A visual example of the concepts of under and overfitting in supervised machine learning using U.S. state border data provided by the U.S. Census Bureau.
This repository contains a jupyter notebook and D3 visualization that showcases visual examples of the concepts of under and overfitting. In the notebook, data is processed, models are fit, and decision surfaces visualized, as shown below.
The D3 visualization can be used to explore decision surfaces generated in the notebook interactively. On the left are toggles for different views, and on the right selections for models and their respective decision surfaces.
This repository and its contents serve as a learning exercise on the effects of under and overfit models' generalizability to new data - using U.S. states helps because the appropriate geographic shapes are familiar to many.
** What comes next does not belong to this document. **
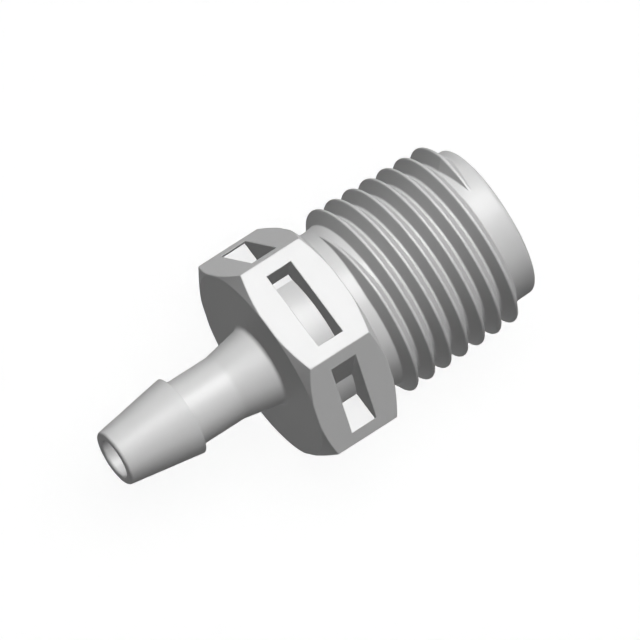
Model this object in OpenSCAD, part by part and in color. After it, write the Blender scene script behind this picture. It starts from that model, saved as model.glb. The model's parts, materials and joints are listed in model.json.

From this repository's root directory, do the following to start the notebook:
cd notebooks
jupyter notebook
Click Under and Overfitting by Example - 48 U.S. Contiguous States.ipynb
.
To start the D3 visualization, the following will work using Python 3:
cd visualization
python3 -m http.server
Go to localhost:8000
in your browser. The initial load may take a few
seconds while the data is processed - a map will appear when ready.
Use the toggle switches in the top left to alter views and the selections
in the top right to select between models.
The d3 visualization can be a little slow to render depending on the browser and available resources. This can likely be addressed with a thorough refactor.
This project is licensed under the MIT license.